Frankly because this industry loves backwards compatibility. It should be noted that Intel tried twice before to get rid of x86, not including IA-64. x86 was originally a stop-gap measure put out by Intel because of the numerous delays of the iAPX 432, a so-called "super-CISC" chip that directly executed high-level object-oriented code. It was over five years late to the market, and performed very poorly. Their second attempt was the i860 in the late 80s, a RISC CPU that had some very interesting features, including a VLIW-like dual-instruction issue mode. Though it achieved success as a microcontroller and in the Paragon supercomputer, it flopped as a general-purpose desktop and workstation microprocessor.

* not speaking for Intel Corp. *
 

Sohcan

Platinum Member
Oct 10, 1999
2,127
0
0
I should probably clarify myself before I lead someone off on the wrong track. While the ISA often has a second-order affect on performance (except, perhaps, in the case of vector and VLIW ISAs, in which the ISA affects the implementation style and performance), it often does have a large effect on implementation. Thus ISA decisions can make pipelining and out-of-order execution difficult; but, like many problems in computer architecture, they can be solved if you throw enough transistors at them.

I should also note that many of the RISC ISAs have decidedly "non-RISC" features by breaking the philosophy of providing primitives in the ISA, not solutions. Some were "good ideas at the time" that tried to solve contemporary problems in the ISA, only to be an annoyance later: branch delay slots, register windows (arguably); others were features carried over from CISC architectures: large number of addressing modes, autoincrement addressing, condition code, non-orthogonal register sets. There's a reason that the Alpha ISA, developed nearly a decade after the first-generation RISC ISAs and with the intention of facilitating high-performance implementations, is much cleaner than most of the RISC ISAs.

* not speaking for Intel Corp. *
 

BFG10K

Lifer
Aug 14, 2000
22,709
3,003
126
The line between CISC and RISC has been blurred so much that it really doesn't mean very much, especially for desktop processors. x86 processors take CISC instructions and decode them to RISC ones before executing them.
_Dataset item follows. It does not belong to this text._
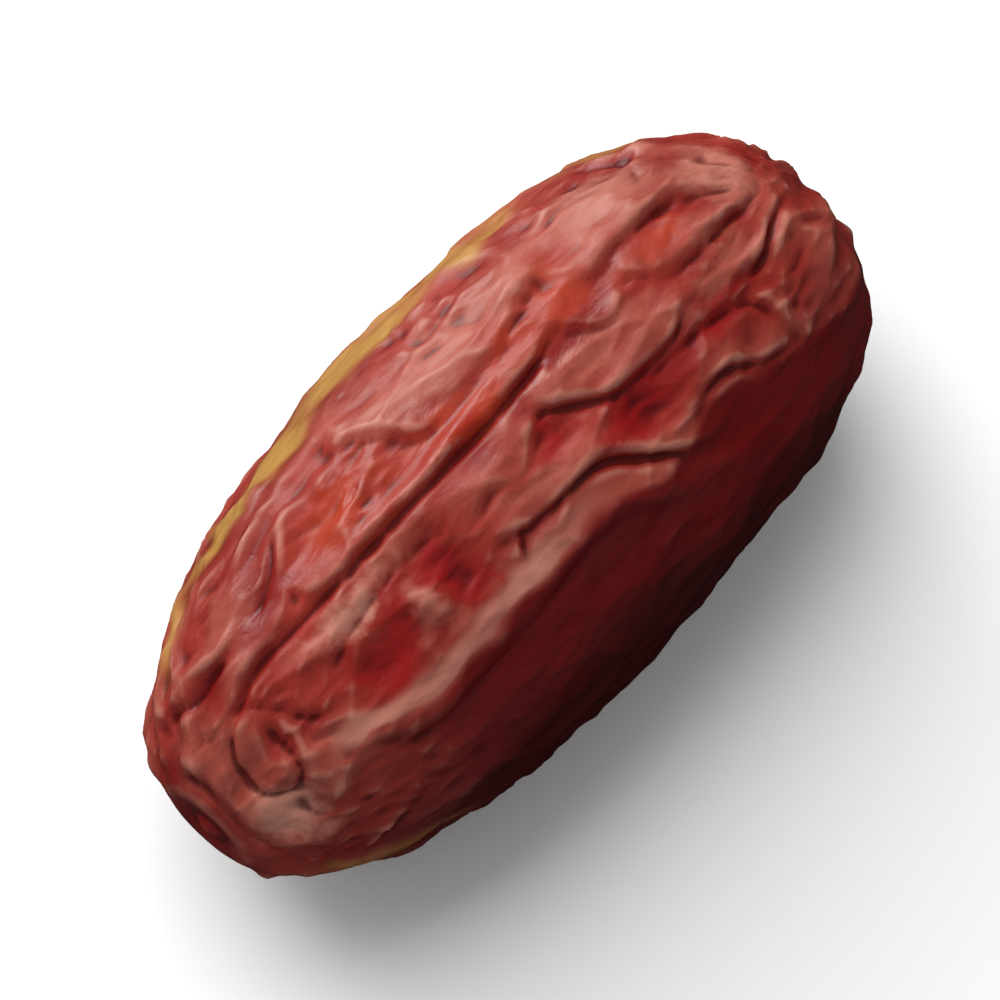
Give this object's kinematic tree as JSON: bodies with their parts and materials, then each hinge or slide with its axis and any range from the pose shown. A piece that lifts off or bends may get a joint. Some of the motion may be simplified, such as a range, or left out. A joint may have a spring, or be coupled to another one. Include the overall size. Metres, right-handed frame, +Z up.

Also the PPC isn't a true RISC processor since it breaks a lot of rules of RISC processors.
 

Originally posted by: Sohcan
The PowerPC uses much lower mhz which equates in a much lower operating temperature and yet seems to get more bang for the mhz buck. I would imagine that a 3.08ghz RISC processor would smoke the current CISC P4?

One cannot focus only on the instuction set style to make such comparisons; it ignores the internal microarchitectural implementation. The equation for performance is:

Time/program = cycles/instruction * seconds/cycle * instructions/program

Cycles/instruction (CPI, the inverse of IPC) is dictated by microarchitecture (organization) and instruction set, seconds/cycle (inverse of clock rate) by the microarchitecture and the implementation (circuit and physical design), and the instructions/program (instruction count) by the software and the instruction set.
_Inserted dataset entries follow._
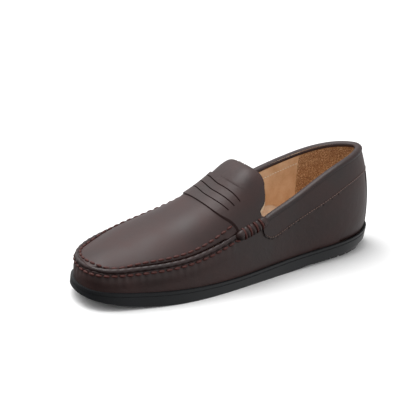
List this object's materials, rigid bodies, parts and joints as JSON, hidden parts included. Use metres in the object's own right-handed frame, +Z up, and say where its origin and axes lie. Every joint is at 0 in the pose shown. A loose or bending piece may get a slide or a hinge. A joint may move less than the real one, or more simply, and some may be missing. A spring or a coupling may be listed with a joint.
{
  "type": "moccasin",
  "caption": "Brown leather saddle-strap moccasin loafer, left foot, hand-sewn apron, beef rolls, black rubber sole.",
  "frame": {"origin": "On the ground under the middle of the shoe.", "axes": "+Y is the heel end of the length, -Y the toe, +X the outer side of the left shoe, +Z up."},
  "size_m": [0.0995, 0.2917, 0.0984],
  "materials": {
    "upper_leather": "satin",
    "lining_leather": "matte",
    "sock_leather": "matte",
    "grip_suede": "matte",
    "sole_rubber": "matte",
    "stiffener_board": "matte",
    "padding_foam": "matte",
    "filler_cork": "matte",
    "shank_steel": "satin",
    "hand_thread": "matte",
    "fine_thread": "matte"
  },
  "bodies": {
    "shoe": {"outsole": "sole_rubber", "heel_lift": "sole_rubber", "wrap": "upper_leather", "apron": "upper_leather", "apron_ridge": "upper_leather", "strap": "upper_leather", "beef_roll_outer": "upper_leather", "beef_roll_inner": "upper_leather", "collar_band": "upper_leather", "back_strip": "upper_leather", "topline_binding": "upper_leather", "toe_puff": "stiffener_board", "heel_counter": "stiffener_board", "collar_foam": "padding_foam", "vamp_lining": "lining_leather", "quarter_lining_outer": "lining_leather", "quarter_lining_inner": "lining_leather", "heel_grip": "grip_suede", "forefoot_filler": "filler_cork", "shank": "shank_steel", "heel_filler": "filler_cork", "insole_board": "stiffener_board", "insole_foam": "padding_foam", "sock_lining": "sock_leather", "wrap_stitching": "hand_thread", "apron_stitching": "hand_thread", "roll_thread_outer": "hand_thread", "roll_thread_inner": "hand_thread", "collar_stitching": "fine_thread", "apron_lining": "lining_leather"},
    "tongue_flap": {"tongue": "upper_leather", "tongue_lining": "lining_leather"}
  },
  "joints": [
    {"name": "tongue_lift", "type": "hinge", "parent": "shoe", "child": "tongue_flap", "pos_m": [0, -0.0038, 0.0875], "axis": [1, 0, 0], "range_deg": [0, 30], "stiffness_Nm_per_rad": 0.05}
  ]
}
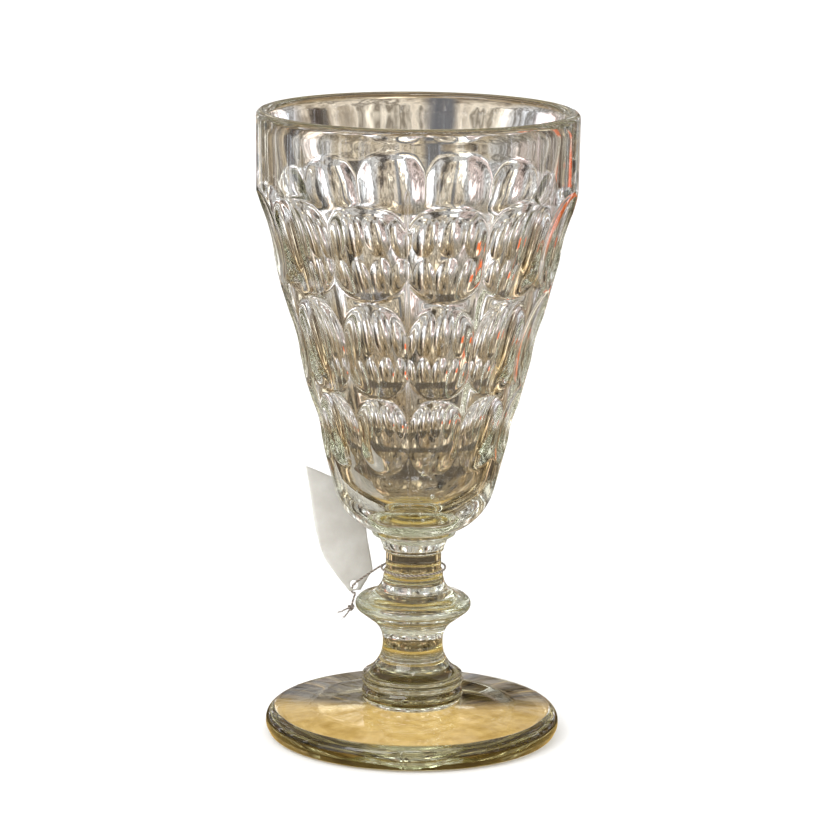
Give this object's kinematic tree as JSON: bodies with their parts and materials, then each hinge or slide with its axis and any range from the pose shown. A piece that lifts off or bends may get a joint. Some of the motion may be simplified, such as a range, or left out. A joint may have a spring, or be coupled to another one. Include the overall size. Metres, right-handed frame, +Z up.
{
  "type": "pressed glass goblet",
  "caption": "Footed goblet of clear pressed glass with rows of hollow ovals, a knopped stem, and a paper ticket tied round the stem with thread.",
  "frame": {"origin": "centre of the foot's underside", "axes": "+Z up along the stem and bowl; the mould seam faces -Y, turned 3.5 degrees clockwise seen from above"},
  "size_m": [0.0824, 0.0824, 0.163],
  "materials": {
    "clear_glass": "polished, faint olive tint where it is thick",
    "thread": "twisted two-ply cotton",
    "ticket_paper": "matt white paper"
  },
  "bodies": {
    "goblet": {"bowl": "clear_glass", "collar": "clear_glass", "upper_stem": "clear_glass", "knop": "clear_glass", "lower_stem": "clear_glass", "base_ring": "clear_glass", "foot": "clear_glass"},
    "thread": {"thread_loop": "thread", "thread_leader": "thread", "thread_wrap": "thread", "thread_knot": "thread", "thread_tail_upper": "thread", "thread_tail_lower": "thread"},
    "ticket": {"ticket": "ticket_paper"}
  },
  "joints": [
    {"name": "thread_turn", "type": "hinge", "parent": "goblet", "child": "thread", "pos_m": [0, 0, 0.0437], "axis": [0, 0, 1], "continuous": true},
    {"name": "ticket_swing", "type": "hinge", "parent": "thread", "child": "ticket", "pos_m": [-0.0155, 0.0052, 0.0376], "axis": [-0.866, -0.5, 0], "range_deg": [0, 90]}
  ]
}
But the important thing to note is that the instruction set has a second-order influence on cycles/instruction; the internal organization is far more important. The Athlon and P4 share the same basic microarchitecture as most high-performance RISC CPUs, namely dynamically scheduled superscalar, in which multiple instructions can issue each cycle out of program order. The Athlon, P3, P4, and G4 all issue/retire 3 instructions/cycle, and most server-class RISC CPUs issue and retire 4 or 5 instructions/cycle. The Athlon and P4 both decode x86 instructions into smaller RISC operations (typically one arithmetic operation and one memory operation) to faciliate pipelining. Thus the main effects of using the legacy x86 ISA is more engineering difficulty in decoding x86 instructions and tracking instructions and their condition codes down the pipeline, as well as some performance loss due to x86's fewer logical registers (8 vs. 32 in classic RISC architectures). The restriction in the number of registers makes x86 CPUs more dependent on the memory subsystem and can restrict some types of code formation by compilers.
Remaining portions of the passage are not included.